Ce numéro d’octobre s’achève sur la deuxième partie de l’étude de Gérard PEYLET intitulée « Le paysage urbain crépusculaire dans Voyage au bout de la nuit et Mort à crédit ». L’auteur a bien raison de s’appuyer sur les travaux de Michel Collot, philosophe du paysage qui a saisi la relation de l’être à l’étant au travers de l’approche intimiste du paysage, « miroir de l’affectivité ». L’un et l’autre se façonnent en réciprocité et Céline le prouve dans les descriptions qui sont les siennes des champs de bataille, de la banlieue, des villes, de la campagne… L’homme n’est pas éloigné de son sujet –même quand il en rajoute - c’est un sensitif, nous le savons, dont l’âme s’exprime par le moyen qu’elle a trouvé de transmettre l’indicible. Rappelons nous Gide :  « Ce n’est pas la réalité que peint Céline ; c’est l’hallucination que la réalité provoque ; et c’est par là qu’il intéresse. »  

On pourrait dire de la « noirceur » de l’oeuvre célinienne qu’elle grésille parce qu’elle contient de la lumière ; elle préfigure, sans le dire, ce qu’il pourrait y avoir au bout de la vie, c’est en cela que le pessimisme célinien, à mes yeux, n’est pas foncièrement nihiliste. Je lui trouve même, quelque part, un côté rédempteur en vertu  d’une logique qui veut que l’on traverse le noir avant de voir la lumière.

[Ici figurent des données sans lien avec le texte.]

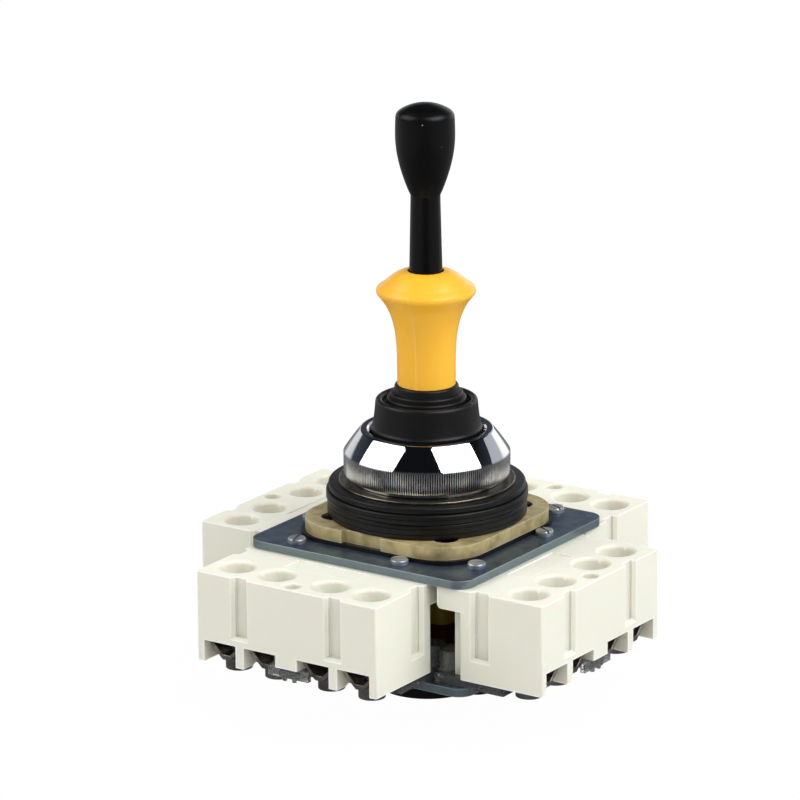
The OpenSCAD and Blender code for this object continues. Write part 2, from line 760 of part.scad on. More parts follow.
module flange_screws() {
    head_h = 1.6;
    socket_r = 1.4;
    head_z = flange_top - 2.2;
    color(black) at_flange_screws() difference() {
        union() {
            translate([0, 0, block_top]) cylinder(r = flange_screw_r, h = head_z - block_top + eps);
            translate([0, 0, head_z]) cylinder(r = flange_head_r, h = head_h);
        }
        translate([0, 0, head_z + head_h - 1]) cylinder(r = socket_r, h = 1 + over, $fn = 6);
    }
}

module flange_gasket() {
    side = flange_side + 2 * flange_gasket_out;
    color(rubber) translate([0, 0, plate_top]) difference() {
        linear_extrude(flange_gasket_t) rounded_rect(side, side, flange_gasket_corner_r);
        translate([0, 0, -over]) cylinder(r = barrel_bore_r, h = flange_gasket_t + 2 * over);
        at_flange_screws() translate([0, 0, -over])
            cylinder(r = flange_screw_r + 0.1, h = flange_gasket_t + 2 * over);
    }
}

// ---- gimbal ----

module gimbal_ring() {
    color(bright_steel) translate([0, 0, pivot_z]) difference() {
        translate([0, 0, -gimbal_h / 2]) soft_ring(gimbal_r, gimbal_in_r, gimbal_h, 0.5);
        rotate([0, 90, 0]) cylinder(r = pin_r + run_gap, h = 3 * gimbal_r, center = true);
        rotate([90, 0, 0]) cylinder(r = pin_r + seat_gap, h = 3 * gimbal_r, center = true);
    }
}

// Two short pins from the barrel into the ring, on the X axis.
module gimbal_pins() {
    inner = gimbal_in_r + 0.5;
    outer = thread_r - 0.2;
    color(bright_steel) translate([0, 0, pivot_z]) for (s = [0, 180])
        rotate([0, 90, s]) translate([0, 0, inner]) cylinder(r = pin_r, h = outer - inner);
}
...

C’est vrai, comme le fait remarquer l’auteur, que le jour, chez Céline, mange les hommes à sa façon aussi bien que la nuit, et que les brumes et les brouillards les engloutissent de la même manière. Mais ne dit-on pas que le crépuscule du matin, au chant du coq, est aussi le moment « où l’homme meurt » ? Le rapport à la mort, familier au docteur Destouches, ne peut pas se résumer, chez lui, à la seule matérialité de la cessation des fonctions de la machine humaine ; cet homme avait trop « l’âme celte » pour s’arrêter aux seules apparences…

Il reste a étudier son paysage « caché », c’est un exercice qui pourrait réserver des surprises !

Mentionnons, pour en terminer, une note de l’éditorialiste présentant l’ouvrage récemment paru d’André DERVAL : « L’accueil critique de Bagatelles pour un massacre » ed. Ecriture, 2010.